I still wonder if it was just a badly configured webserver or if the owner did this on purpose to prevents scrapers and search engines.


I wrote a simple Firefox extension mostly for personal use that finds bookmarks that point to unreachable pages.

After publishing it on addons.mozilla.org, I almost immediately got messages that it marked reachable websites as expired.

So instead of just checking the HTTP status code for 404, I now also check if the page content contains strings like "404" or "not found". If it doesn't contain those I mark the bookmark as maybe expired.


How do you deal with languages other than English? I guess one might generate a very unlikely url and then take that response as 'not found'. Still wouldnt work sometimes.


i guess it works like that: - 404 status with "not found" or "404" - surely not found - 404 status without above - "maybe" not found - not-404 status - bookmark is fine :)


Reminds me of this DefCon talk which discussed the effects of returning different HTTP status codes on various vulnerability scanners (without affecting the web browser). https://www.youtube.com/watch?v=4OztMJ4EL1s

Differentials in how browsers handled weird status codes allowed for fingerprinting. Differentials in how different automated tools/scanners handled weird status codes allowed for defensive tactics.


I have seen HTTP 500 return codes on webservers where outputting errors was suppressed, but some error occured anyway while processing the page.

Looked fine in a browser, but not an ideal case for SEO...


I have seen that too on a web API for an enterprise system. 500 meant OK. Sometimes it threw other codes which then sometimes meant error.
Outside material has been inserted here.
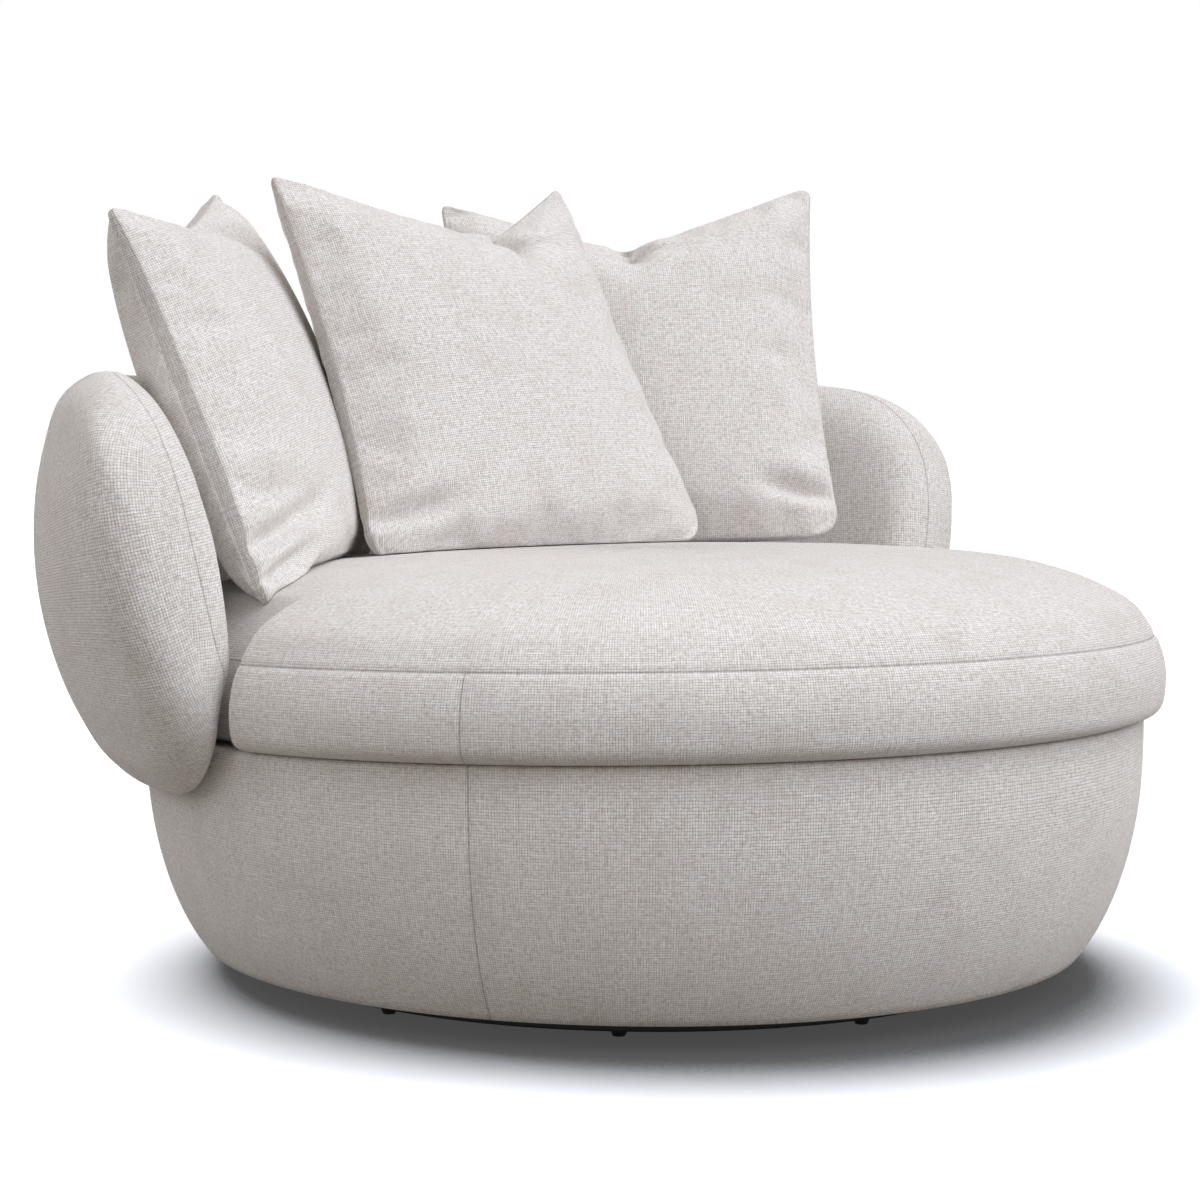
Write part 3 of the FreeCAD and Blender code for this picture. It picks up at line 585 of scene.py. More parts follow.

With respect to Ted, there’s virtually nothing of content in this post... I’m confused. 404 SEO issues are nothing new, and “friendly” 404 browser intercepts have been discussed much more coherently elsewhere. I don’t at all mind discussions bringing up something other people might already know, but this doesn’t really delve into anything and merely mentions the existence of this issue. A comment from OP (or anyone upvoting this) explaining what they found interesting here would be helpful.
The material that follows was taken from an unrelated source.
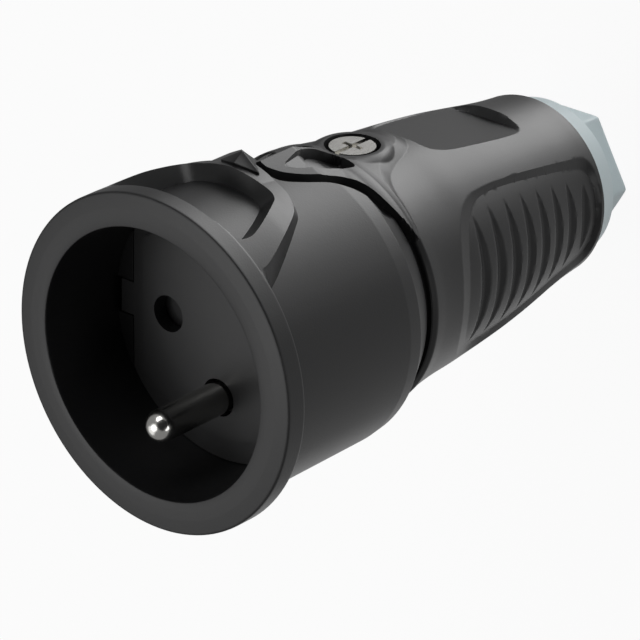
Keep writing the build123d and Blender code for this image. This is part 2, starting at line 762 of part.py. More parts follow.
def gland_nut():
    top = rear_end + seat_gap
    neck_end = rear_end + neck_length
    flange = turned([(0, top), (nut_flange_radius - 0.3, top), (nut_flange_radius, top + 0.3),
                     (nut_flange_end_radius, nut_flange_end), (0, nut_flange_end)])
    hexagon = extrude(RegularPolygon(nut_across_corners / 2, 6), amount=level(nut_flange_end) + 0.2)
    corner = nut_across_corners / 2 - nut_corner_round
    hexagon = hexagon & turned([(0, nut_flange_end - 0.5), (corner, nut_flange_end - 0.5), (corner, total_length - 0.6),
                                (corner - 0.9, total_length), (0, total_length)])
    room_end = neck_end + seat_gap + clamp_flange + 0.1
    throat = clamp_flange_radius + 0.15
    ledge = neck_end + 0.06
    inside = [(0, top - 1), (neck_radius + thread_clearance, top - 1), (neck_radius + thread_clearance, ledge)]
    inside += [(throat, ledge), (throat, room_end), (gland_bore + 0.25, room_end)]
    inside += [(cord_entry_radius + 0.2, total_length - cord_entry_length - 0.2)]
    inside += [(cord_entry_radius, total_length - cord_entry_length), (cord_entry_radius, total_length + 1), (0, total_length + 1)]
    return flange + hexagon - turned(inside)


def main():
    os.makedirs("parts", exist_ok=True)
    half_spacing = contact_spacing / 2
    places = {"live": (half_spacing, 0.0, -1), "neutral": (-half_spacing, 0.0, -1), "earth": (0.0, pin_offset - earth_terminal_shift, 1)}
    pieces = {
        "front_shell": front_shell(),
        "rear_shell": rear_shell(),
        "contact_insert": contact_insert(),
        "shutter": shutter(),
        "shutter_spring": shutter_spring(),
        "contact_carrier": carrier(),
        "insert_screws": insert_screws(),
        "earth_pin": earth_pin(),
        "earth_terminal": earth_terminal(),
        "live_contact": contact(1),
        "neutral_contact": contact(-1),
        "live_contact_clip": contact_clip(1),
        "neutral_contact_clip": contact_clip(-1),
        "housing_screw": housing_screw(),
        "screw_washer": screw_washer(),
        "housing_nut": housing_nut(),
        "clamp_ring": clamp_ring(),
        "gland_seal": gland_seal(),
        "gland_nut": gland_nut(),
    }
    for name, place in places.items():
        pieces[name + "_clamp_plate"] = clamp_plate(*place)
        pieces[name + "_terminal_screw"] = terminal_screw(*place)
    for name, shape in pieces.items():
        export_step(shape, f"parts/{name}.step")


main()
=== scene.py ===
import json
import math

import bmesh
import bpy
import numpy as np
from mathutils import Euler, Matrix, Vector


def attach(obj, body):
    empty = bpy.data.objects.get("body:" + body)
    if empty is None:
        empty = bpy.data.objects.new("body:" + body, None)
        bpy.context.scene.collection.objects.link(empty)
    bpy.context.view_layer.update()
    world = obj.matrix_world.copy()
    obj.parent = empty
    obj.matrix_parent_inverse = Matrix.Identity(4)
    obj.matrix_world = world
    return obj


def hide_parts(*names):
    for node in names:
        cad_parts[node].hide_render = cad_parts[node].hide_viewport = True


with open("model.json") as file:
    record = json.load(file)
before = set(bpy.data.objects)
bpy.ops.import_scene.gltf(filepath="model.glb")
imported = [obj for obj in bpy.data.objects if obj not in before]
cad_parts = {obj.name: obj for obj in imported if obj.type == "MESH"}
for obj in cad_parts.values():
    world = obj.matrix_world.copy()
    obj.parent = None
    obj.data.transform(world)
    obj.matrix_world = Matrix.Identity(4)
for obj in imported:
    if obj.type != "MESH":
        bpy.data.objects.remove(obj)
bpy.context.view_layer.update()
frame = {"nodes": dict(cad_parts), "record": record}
nodes = frame["nodes"]

# All sizes below are in millimetres. Depth is counted down from the mouth, and angles are counted from the side
# of the housing screw.
overallLength = 93.4



class Wire:
    # a socket that can be added, multiplied and so on
    def __init__(self, tree, socket):
        self.tree, self.socket = tree, socket

    def maths(self, operation, first, second):
        step = self.tree.nodes.new("ShaderNodeMath")
        step.operation = operation
        for slot, value in enumerate((first, second)):
            if isinstance(value, Wire):
                self.tree.links.new(value.socket, step.inputs[slot])
            elif value is not None:
                step.inputs[slot].default_value = value
        return Wire(self.tree, step.outputs[0])

    def __add__(self, other): return self.maths("ADD", self, other)
    def __radd__(self, other): return self.maths("ADD", other, self)
    def __sub__(self, other): return self.maths("SUBTRACT", self, other)
    def __rsub__(self, other): return self.maths("SUBTRACT", other, self)
    def __mul__(self, other): return self.maths("MULTIPLY", self, other)
    def __rmul__(self, other): return self.maths("MULTIPLY", other, self)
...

It seems like Firefox is trying to be helpful. They show the content for a dead project ("Support the sites you love, avoid the ads you hate ..." ) with a header explaining that "This study is no longer active. Thank you for your participation." That's arguably much better than an enigmatic 404 error.


> with a header explaining that "This study is no longer active. Thank you for your participation."

I think that header is way too easy to miss, because it occupies the same space as the usual pointless cookie or "sign up"-type banners that many websites show. I certainly didn't see it at first.

I suspect that the author of the linked blog post did not see that message either, since they describe that page being a 404 as "probably a bug".


I saw the banner and was equally confused - a 404 seems like the wrong abstraction layer for that content, just intuitively.


I found the author's thoughts on the coexistence of machine- vs human-readability interesting, and hadn't encountered a case like that Firefox page before.


This is a potential use case for 410 Gone: there used to be content, but not anymore, and it is unlikely to reappear in the future, so you can cache this response and not bother trying to fetch it again. Of course, 410 is only appropriate if you can be fairly sure that you don't want to reuse the URI in the future.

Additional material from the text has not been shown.